As you can see, the two games are drastically different both in their gameplay and final goal.
3. What is the origin of Mahjong Solitaire?
The pairing game we know today was created by Brodie Lockard in 1981, inspired by a traditional Chinese game called “The Turtle”. Since it used the same tiles and symbols of the original Mahjong, it was named Mah-Jongg.
In 1986, the same Lockard helped Activision create a paid game version called Shanghai for Macintosh, which was a success worldwide.
As the game grew in popularity, it did not take long for clones to appear. As the name Shanghai was patented, these clones were released under different names such as Taipei, Kyodai, and Shanghai Solitaire, among many others.
Eventually, because of the drawings of the tiles, the name Mahjong Solitaire (to emphasize its one-player quality) began to be used as a generic name for this type of game.
4. Do the symbols in the tiles have a meaning?
Yes, they do, at least in the traditional Chinese game. In this, the symbols are divided according to their meaning and, in many variations, each set may have different rules associated with them.
The traditional tiles are divided as follows:
Numbers: 9 tiles with the character for myriad and the Chinese character for the numbers from 1 to 9.
Roped coins: 9 tiles with the symbol of ancient coins roped together. These tiles are known in the West as bamboos.
Coins: 9 tiles with the symbol of individual ancient Chinese coins. In the West, these tiles are usually referred to as circles or dots.
Winds: 4 tiles, each with the character representing a cardinal point.
Dragons (Western designation): a set of 3 Honor tiles. Two of them bear the symbol for “Center” and “Get Rich”, while the third can be displayed as a white tile or with a simple frame.
Flowers: a set of 4 special tiles bearing the drawing of flowers, traditionally the Plum, Orchid, Chrysanthemum, and Bamboo.
Seasons: also a set of 4 special tiles, each with a flower representing the 4 seasons of the year.
It is important to note that despite borrowing its tiles from the traditional game, in the Mahjong Solitaire the meaning of the tiles is irrelevant, which is why some games give players the chance to change the symbols they are playing with.
5. Is there a point system in Mahjong Solitaire?
Yes and no. There is no scoring system related to the tiles, but some games may award players a certain number of points depending on the time they take to solve a puzzle. In these cases, the quicker you clear the board, the higher your reward.
Some games may also introduce penalties if you use special features such as the Undo or Hint options, increasing your overall time in the end, thus reducing your points.
6. Are all Mahjong Solitaire games winnable?
It depends on how the game was generated.
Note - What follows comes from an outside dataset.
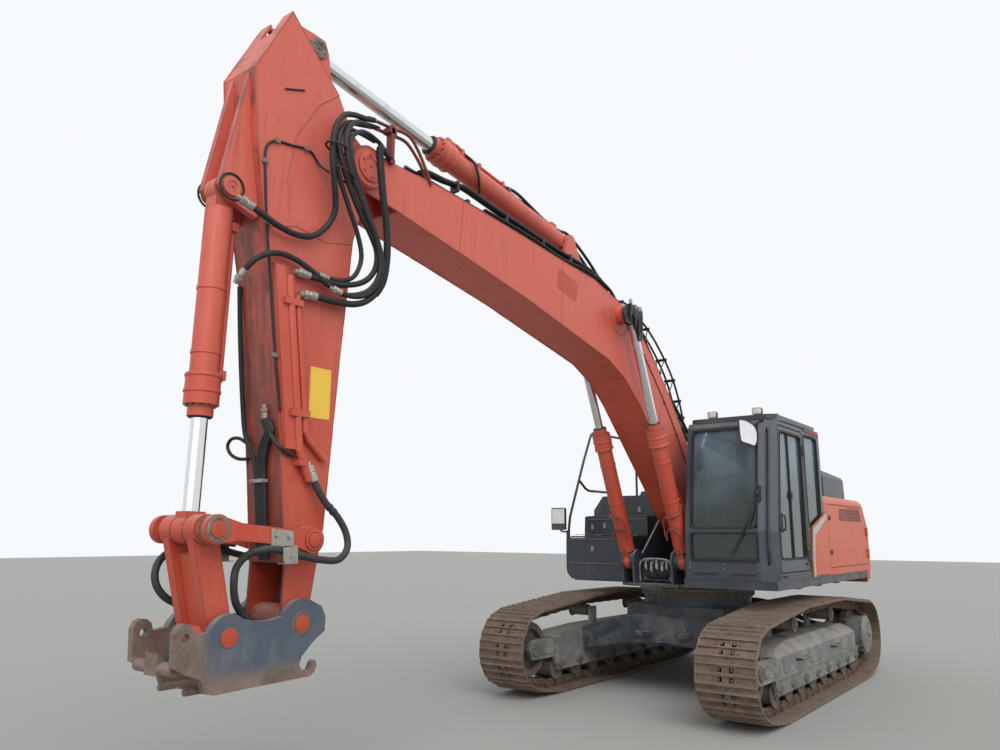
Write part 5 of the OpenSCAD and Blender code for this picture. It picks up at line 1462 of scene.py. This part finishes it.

American programmers tend to use a random algorithm when creating the puzzles, which means that there may be some boards that turn out unsolvable.
However, the great majority of digital games (be it online or not) are designed to have at least one possible solution. This means that, if you end up with an unsolvable board (the last pair of tiles is on top of each other), it is more likely that the reason lies behind a mistake rather than it being an unsolvable puzzle.
7. Can Mahjong games have different difficulty levels?
Yes. The difficulty level is set according to the number of winning paths available. The more there are, the easier the game, while the hardest games are the ones with one single path available.
As expected, when the number of winning paths is reduced you are more likely to find yourself in situations where there are no more moves available and in which you either have to undo some movements to try a different route or forfeit the game. The harder the game, the more you need to strategize and plan your moves carefully.